On top of all of that, and ironically in the circumstances, they become liable for ACC levies.
Mrs Wharepapa reckons that in her case the combined effect of income tax, GST, reduced family tax credits and ACC levies will eat up 42 per cent of what ACC pays her, and out of what is left she will have to pay an accountant.
At least she thinks it will. One of the maddening things about this, she says, is the inability to get straight and consistent answers out of the two agencies involved, ACC and IRD.
ACC says caregivers have a way out of this mess. They can become employees of one of the 70 or so agencies which provide attendant care.
The agency will pay them to do what they are already doing. It will deduct income tax in the normal PAYE way and there would be no need to register for GST.
But from the point of view of the ACC, this is a more expensive way of doing things and it admits it is not always going to be a practical option.
Mrs Wharepapa wonders why caregivers in her position cannot simply be employees of ACC itself.
ACC chairman Ross Wilson says that option is not under consideration.
It is clearly not an employment relationship, he says. Never has been.
"We are concerned to ensure that people who have made the choice to to take care of one of their own family members are able to continue to do that."
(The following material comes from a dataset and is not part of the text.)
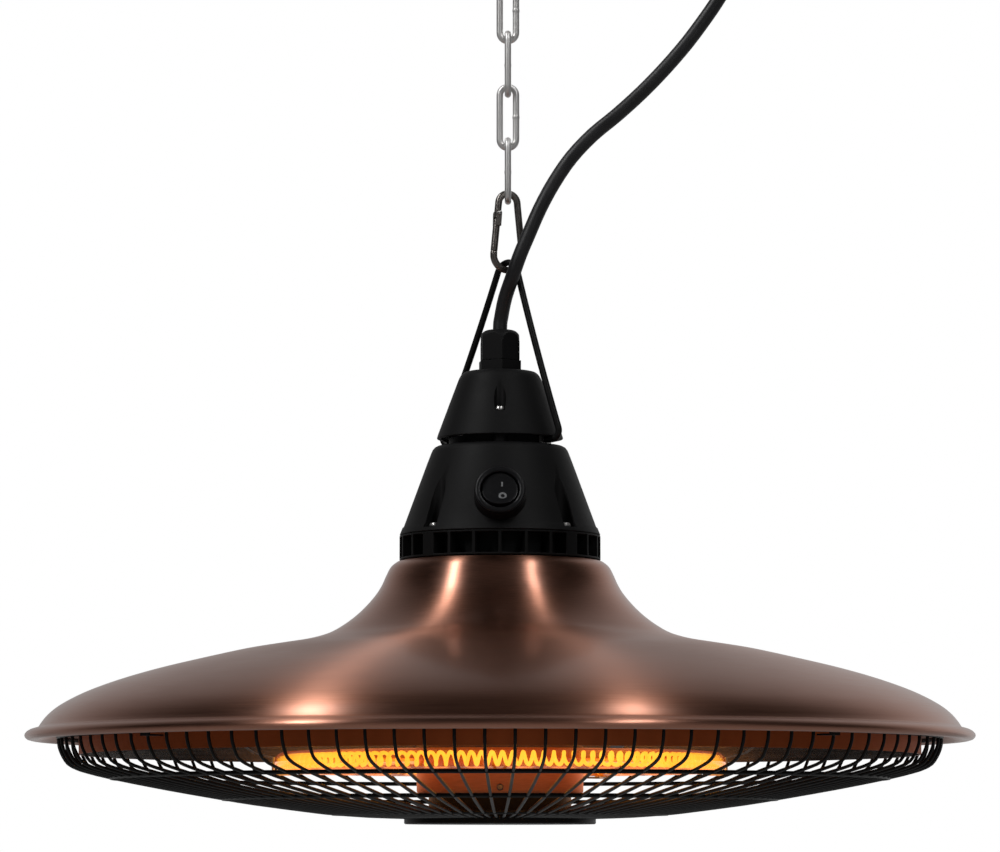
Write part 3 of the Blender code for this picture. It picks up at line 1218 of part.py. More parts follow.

The ACC board did not regard making caregivers become employees of an agency provider as a satisfactory option, he said.
"The intention is to ensure that no one is worse off. We have had to make representations to that effect and there are issues which are still to be resolved," he said.
He would not elaborate.
ACC Minister Maryan Street, when asked about the matter in the House last week by Maori MP Tariana Turia, said the previous tax situation was inequitable and uncertain.
This administrative change would ensure all carers were treated equally, while at the same time making it easier for them to fulfil their tax obligations.
"Informal carers have always been obliged to, as is everyone, to pay tax on their income. However, at the same time, this Government has seen fit - quite separately - to increase the rate of pay to carers," she said.
Revenue Minister Peter Dunne said: "Whatever the status of these people, they are income earners and have to meet their tax obligations. There was a strong sense that for a variety of reasons that wasn't happening."
It had not been clear what the arrangements were.
"Some people haven't paid any tax whatsoever. Others thought someone else was paying the tax. So we have have sought to clarify that," he said.
"If there are anomalies that need further discussion with Inland Revenue, [we're] happy to look at those."
The underlying problem is of course that the rates of pay are just too low. As a society, we undervalue this work and a lot of other quasi-voluntary work like it.
ACC, for all its $4 billion revenues, is happy to pocket an effective subsidy from family caregivers.
And if National gets in and privatises the scheme that is unlikely to improve.
I recall hearing Sir Owen Woodhouse, the architect of ACC nearly 40 years ago, address a conference in 1999.
The kind of social responsibilities embodied in the scheme should not be brushed aside by economic dogma, he said. They depended in the end on "decent fellow feeling".
It may have been the only time that phrase was uttered in New Zealand in the 1990s.
It hung in the air, a rebuke from a more civilised time.